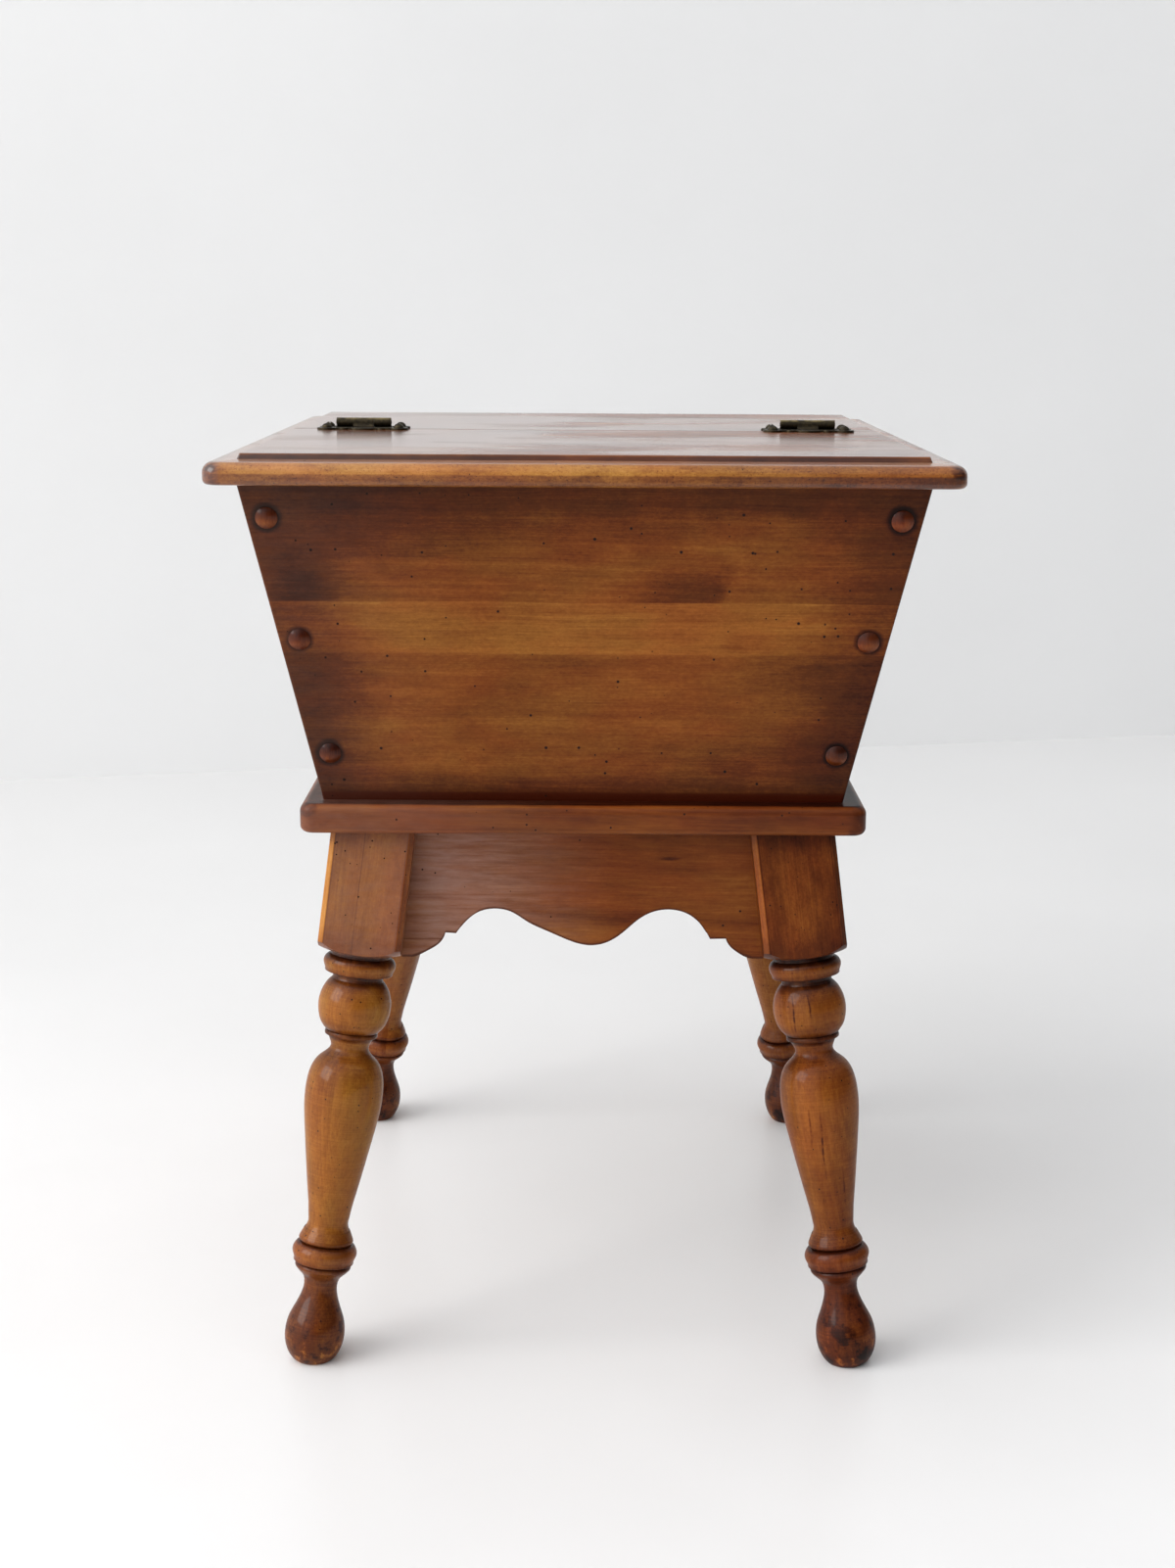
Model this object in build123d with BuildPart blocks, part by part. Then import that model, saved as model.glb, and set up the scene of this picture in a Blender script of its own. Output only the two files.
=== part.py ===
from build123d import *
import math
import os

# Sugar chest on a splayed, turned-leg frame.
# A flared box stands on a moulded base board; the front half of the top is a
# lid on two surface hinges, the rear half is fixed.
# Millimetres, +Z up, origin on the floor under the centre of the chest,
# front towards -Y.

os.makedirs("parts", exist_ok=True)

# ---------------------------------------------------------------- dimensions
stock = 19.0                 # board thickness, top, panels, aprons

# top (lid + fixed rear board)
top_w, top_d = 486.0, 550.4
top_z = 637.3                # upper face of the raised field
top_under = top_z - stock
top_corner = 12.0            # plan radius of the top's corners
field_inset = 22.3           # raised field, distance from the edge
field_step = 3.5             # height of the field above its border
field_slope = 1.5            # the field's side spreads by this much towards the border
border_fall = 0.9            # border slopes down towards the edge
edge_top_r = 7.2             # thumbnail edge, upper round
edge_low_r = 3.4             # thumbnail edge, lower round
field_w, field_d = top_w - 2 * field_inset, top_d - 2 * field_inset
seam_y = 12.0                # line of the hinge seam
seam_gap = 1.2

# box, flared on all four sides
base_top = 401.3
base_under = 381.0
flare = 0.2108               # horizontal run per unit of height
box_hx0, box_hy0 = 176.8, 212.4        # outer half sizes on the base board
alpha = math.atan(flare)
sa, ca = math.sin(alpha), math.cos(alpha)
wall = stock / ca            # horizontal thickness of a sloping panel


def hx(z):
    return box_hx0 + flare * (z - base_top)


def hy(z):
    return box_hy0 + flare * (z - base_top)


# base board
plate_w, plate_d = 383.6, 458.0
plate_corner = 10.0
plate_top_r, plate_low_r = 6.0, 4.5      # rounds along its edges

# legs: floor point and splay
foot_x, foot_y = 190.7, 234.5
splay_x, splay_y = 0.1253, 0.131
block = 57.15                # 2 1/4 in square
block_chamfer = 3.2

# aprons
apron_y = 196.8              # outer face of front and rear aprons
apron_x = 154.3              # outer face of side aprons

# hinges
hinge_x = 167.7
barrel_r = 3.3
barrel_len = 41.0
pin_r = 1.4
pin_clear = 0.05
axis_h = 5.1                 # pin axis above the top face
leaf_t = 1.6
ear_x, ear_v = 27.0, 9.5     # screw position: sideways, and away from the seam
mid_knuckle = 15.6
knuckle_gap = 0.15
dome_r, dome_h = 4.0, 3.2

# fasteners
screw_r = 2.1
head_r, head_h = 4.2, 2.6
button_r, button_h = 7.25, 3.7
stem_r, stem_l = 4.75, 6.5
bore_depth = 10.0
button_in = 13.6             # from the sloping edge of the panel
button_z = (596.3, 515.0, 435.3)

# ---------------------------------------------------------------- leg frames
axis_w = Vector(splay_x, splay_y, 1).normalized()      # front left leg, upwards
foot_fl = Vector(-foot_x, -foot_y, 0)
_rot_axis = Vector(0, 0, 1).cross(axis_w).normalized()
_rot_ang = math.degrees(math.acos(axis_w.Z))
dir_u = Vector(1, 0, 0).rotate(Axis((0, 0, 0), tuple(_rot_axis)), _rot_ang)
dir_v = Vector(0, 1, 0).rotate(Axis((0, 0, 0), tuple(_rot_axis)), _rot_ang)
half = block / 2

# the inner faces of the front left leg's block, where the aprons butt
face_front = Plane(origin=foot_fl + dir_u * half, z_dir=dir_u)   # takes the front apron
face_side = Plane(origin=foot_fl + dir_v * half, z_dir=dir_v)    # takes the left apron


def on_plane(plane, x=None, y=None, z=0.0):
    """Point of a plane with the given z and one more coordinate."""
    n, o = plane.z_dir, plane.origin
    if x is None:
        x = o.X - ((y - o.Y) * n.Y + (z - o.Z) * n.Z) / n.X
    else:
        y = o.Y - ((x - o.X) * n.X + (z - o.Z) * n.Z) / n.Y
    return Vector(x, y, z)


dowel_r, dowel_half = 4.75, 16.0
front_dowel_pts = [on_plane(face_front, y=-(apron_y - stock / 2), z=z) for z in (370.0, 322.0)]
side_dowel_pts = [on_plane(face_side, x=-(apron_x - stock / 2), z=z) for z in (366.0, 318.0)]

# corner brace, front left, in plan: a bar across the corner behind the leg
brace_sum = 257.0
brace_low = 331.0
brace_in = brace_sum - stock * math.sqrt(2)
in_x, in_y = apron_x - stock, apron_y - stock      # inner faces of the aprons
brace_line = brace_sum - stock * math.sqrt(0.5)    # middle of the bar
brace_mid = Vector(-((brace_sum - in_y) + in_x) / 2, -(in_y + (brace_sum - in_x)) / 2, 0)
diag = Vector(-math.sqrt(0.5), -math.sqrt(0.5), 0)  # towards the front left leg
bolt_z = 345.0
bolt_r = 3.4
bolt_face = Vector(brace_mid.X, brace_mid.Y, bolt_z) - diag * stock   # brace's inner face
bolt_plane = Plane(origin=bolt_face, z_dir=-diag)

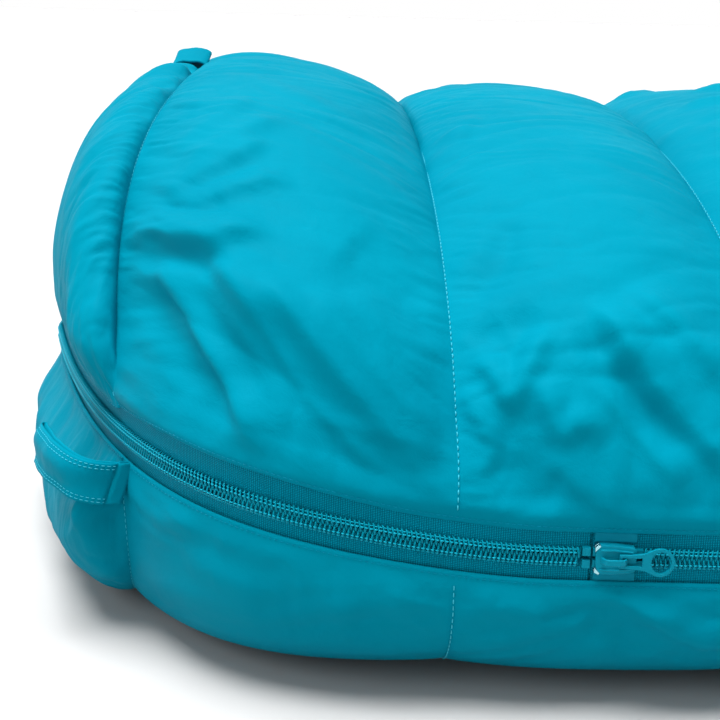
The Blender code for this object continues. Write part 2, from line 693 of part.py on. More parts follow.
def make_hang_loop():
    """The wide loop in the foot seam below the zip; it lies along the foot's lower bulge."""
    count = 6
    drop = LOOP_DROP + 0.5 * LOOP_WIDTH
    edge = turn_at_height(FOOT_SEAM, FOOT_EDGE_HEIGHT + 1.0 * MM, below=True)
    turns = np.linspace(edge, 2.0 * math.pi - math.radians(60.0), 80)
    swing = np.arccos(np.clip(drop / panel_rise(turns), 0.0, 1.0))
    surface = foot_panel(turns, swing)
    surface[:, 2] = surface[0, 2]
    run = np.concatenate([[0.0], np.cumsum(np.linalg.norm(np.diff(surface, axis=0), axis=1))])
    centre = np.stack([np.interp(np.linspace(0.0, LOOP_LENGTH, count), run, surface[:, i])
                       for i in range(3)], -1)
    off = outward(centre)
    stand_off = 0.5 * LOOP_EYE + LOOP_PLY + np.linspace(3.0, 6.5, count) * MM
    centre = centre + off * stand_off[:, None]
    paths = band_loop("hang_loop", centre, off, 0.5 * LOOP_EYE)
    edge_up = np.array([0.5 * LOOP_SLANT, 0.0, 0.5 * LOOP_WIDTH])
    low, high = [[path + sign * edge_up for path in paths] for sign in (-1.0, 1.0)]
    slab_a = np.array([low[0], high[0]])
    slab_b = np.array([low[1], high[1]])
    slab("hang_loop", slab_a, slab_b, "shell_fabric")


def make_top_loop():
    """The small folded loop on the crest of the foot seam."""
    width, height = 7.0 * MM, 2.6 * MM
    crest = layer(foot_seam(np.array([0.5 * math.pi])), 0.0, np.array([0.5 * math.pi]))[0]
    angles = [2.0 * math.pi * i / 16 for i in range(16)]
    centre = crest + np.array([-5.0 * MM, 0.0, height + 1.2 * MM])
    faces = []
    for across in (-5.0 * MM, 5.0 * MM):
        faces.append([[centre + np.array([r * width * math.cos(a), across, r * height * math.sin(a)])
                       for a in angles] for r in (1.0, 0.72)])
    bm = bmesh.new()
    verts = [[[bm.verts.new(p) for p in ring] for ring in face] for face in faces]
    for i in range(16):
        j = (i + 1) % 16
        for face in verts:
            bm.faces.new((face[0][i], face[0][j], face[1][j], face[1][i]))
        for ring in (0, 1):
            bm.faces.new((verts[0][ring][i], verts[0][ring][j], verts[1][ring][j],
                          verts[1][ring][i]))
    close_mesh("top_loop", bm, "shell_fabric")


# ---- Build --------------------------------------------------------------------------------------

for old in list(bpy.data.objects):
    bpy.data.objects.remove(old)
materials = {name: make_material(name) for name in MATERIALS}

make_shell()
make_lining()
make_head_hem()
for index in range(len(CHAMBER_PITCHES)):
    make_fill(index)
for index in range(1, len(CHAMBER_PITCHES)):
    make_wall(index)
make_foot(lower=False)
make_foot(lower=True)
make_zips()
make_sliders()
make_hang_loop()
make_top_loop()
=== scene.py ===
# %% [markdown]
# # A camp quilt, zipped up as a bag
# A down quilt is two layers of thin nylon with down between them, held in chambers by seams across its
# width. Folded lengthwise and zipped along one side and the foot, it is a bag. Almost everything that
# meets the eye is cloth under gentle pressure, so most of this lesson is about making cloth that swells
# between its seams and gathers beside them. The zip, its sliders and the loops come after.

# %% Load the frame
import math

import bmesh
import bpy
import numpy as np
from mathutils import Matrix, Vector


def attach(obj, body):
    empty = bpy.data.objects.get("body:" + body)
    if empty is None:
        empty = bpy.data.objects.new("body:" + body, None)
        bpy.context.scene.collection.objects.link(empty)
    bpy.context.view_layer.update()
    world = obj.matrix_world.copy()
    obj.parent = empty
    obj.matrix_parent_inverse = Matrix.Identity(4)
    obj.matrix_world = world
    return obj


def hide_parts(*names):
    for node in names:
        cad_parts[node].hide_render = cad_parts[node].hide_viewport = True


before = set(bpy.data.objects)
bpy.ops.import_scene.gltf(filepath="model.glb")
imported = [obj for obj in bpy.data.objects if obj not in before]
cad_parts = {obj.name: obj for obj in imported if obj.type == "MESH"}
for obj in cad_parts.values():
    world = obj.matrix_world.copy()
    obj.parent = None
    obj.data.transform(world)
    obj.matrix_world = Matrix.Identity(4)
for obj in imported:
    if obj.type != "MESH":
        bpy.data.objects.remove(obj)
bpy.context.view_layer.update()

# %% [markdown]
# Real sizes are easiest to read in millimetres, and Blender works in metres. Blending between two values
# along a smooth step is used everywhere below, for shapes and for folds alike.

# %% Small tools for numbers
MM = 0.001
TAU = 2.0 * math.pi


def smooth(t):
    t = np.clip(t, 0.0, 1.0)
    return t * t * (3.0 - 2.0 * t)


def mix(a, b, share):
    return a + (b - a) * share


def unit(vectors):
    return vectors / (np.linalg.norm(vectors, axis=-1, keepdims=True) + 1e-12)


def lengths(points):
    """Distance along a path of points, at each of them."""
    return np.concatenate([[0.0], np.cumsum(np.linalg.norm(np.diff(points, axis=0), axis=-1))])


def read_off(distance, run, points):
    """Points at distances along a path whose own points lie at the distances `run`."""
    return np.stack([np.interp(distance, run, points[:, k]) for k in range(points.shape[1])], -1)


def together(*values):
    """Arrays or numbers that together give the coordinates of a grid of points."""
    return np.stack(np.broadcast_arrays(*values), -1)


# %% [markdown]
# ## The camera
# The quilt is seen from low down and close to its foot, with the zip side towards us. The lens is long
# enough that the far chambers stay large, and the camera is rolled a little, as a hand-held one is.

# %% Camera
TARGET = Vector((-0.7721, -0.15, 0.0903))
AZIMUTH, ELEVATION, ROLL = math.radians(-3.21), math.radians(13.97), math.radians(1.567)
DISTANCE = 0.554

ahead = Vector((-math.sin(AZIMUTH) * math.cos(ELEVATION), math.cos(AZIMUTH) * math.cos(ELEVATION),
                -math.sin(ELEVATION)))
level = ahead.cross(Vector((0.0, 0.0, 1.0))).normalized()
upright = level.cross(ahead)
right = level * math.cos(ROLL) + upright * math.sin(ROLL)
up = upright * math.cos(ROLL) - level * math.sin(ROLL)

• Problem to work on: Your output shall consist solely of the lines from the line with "for node in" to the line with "return vectors /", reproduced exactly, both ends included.

• Expected answer:
    for node in names:
        cad_parts[node].hide_render = cad_parts[node].hide_viewport = True


before = set(bpy.data.objects)
bpy.ops.import_scene.gltf(filepath="model.glb")
imported = [obj for obj in bpy.data.objects if obj not in before]
cad_parts = {obj.name: obj for obj in imported if obj.type == "MESH"}
for obj in cad_parts.values():
    world = obj.matrix_world.copy()
    obj.parent = None
    obj.data.transform(world)
    obj.matrix_world = Matrix.Identity(4)
for obj in imported:
    if obj.type != "MESH":
        bpy.data.objects.remove(obj)
bpy.context.view_layer.update()

# %% [markdown]
# Real sizes are easiest to read in millimetres, and Blender works in metres. Blending between two values
# along a smooth step is used everywhere below, for shapes and for folds alike.

# %% Small tools for numbers
MM = 0.001
TAU = 2.0 * math.pi


def smooth(t):
    t = np.clip(t, 0.0, 1.0)
    return t * t * (3.0 - 2.0 * t)


def mix(a, b, share):
    return a + (b - a) * share


def unit(vectors):
    return vectors / (np.linalg.norm(vectors, axis=-1, keepdims=True) + 1e-12)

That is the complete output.